Thursday, July 31, 2008

Maasei—Jewish Geography

The passages regarding the imperative to settle the Eretz Yisrael and the consequences of allowing an alien population to settle there with Jews (Bamidbar 33:50-56) is a favorite of Kahanists and other “not-one-inch”-ers. They’ve attempted to apply the status of shiva amemim/Amalek to the Arab/Muslim inhabitants currently between the Jordan and the Meditteranean.

I one heard a shiur from Rav Moshe Sosevky, one of the founders of Yeshivas Ohr Yerushalayim, that there is a qualitative difference between what he called “galus Yishmael” and other galuyos: the other galuyos were contingent directly upon bnei Yisrael’s behaviors. The contingencies regarding galus Yishmael, who has zechuyos of his own deriving from his being a ben Avraham Avinu, aren’t as clear cut.

In other words, there may be more hashkafically salient positions than the most ostensibly right-wing one.

Lest anyone think I am advocating for a Palestinian or “bi-national” state, I will spell out a few of my political positions in this area, as briefly as possible.

The Palestinians: have no legitimate status as an ethnicity, geographic entity, or political entity. The idea of a “contiguous” Palestinian state in both “territories” exists only to undermine the stability of the State of Israel.

The Disengagement form Gaza: was a good idea that has been bungled. One might say that having 10,000 civilians to defend there might have endangered the rest of Am Yisrael, not unlike Moshe’s original concern with Reuven, Gad and Menashe.

The “Peace Process”: the only people who really want a Palestinian state in any form are the far-left “post-Zionist” Jews who have always wanted a secular state. Yoram Hazony and Hillel Halkin, among others, have written extensively about the (secular) belief (which mirrors the Satmar/Neturei Karta position) that the Jews cannot really fulfill their true mission unless they remain stateless. As long as the Beilinese don’t really run the country (or, at least, get control of the Mossad), we’ll never leave Judea and Samaria, and there will never be a Palestinian state.

What does this have to do with the Parsha?

Take a look at what’s in it: setting the federal borders, the arei levi’im, the arei miklat, even the institution of intra-tribal marriage as a result of the agitiation of benos Tzelaphchad. Heavy politics; this before any battle of kibush ha’aretz is fought.

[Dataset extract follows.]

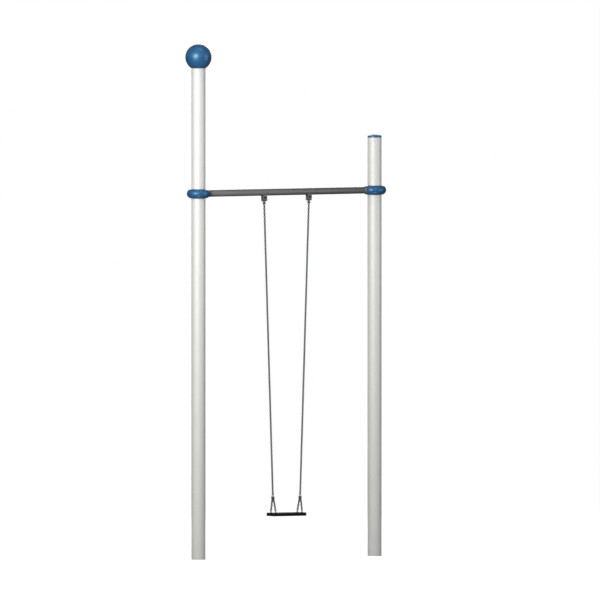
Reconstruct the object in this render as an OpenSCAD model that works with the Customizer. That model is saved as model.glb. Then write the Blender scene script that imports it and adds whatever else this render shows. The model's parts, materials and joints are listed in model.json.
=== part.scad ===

The Torah knew nothing in Eretz Yisrael would ever be cut and dry.

1 comment:

Moshe said...

How was the disengagement bungled? We very successfully disengaged. That the Palestinians would start smuggling weapons and firing rockets on Israel was (or should have been) obvious. The militirization of Gaza is much more of a threat to Israel than maintaining the occupation of Gaza.

Besides the fact that disengagement was a bad idea that drastically worsened the security situation, just the idea that focibly removing Jews from disputed territory is OK, but forcibly removing Palestinians from disputed territory is not, is fundamentally wrong. I would even say antisemeitic except that so many Jews support it.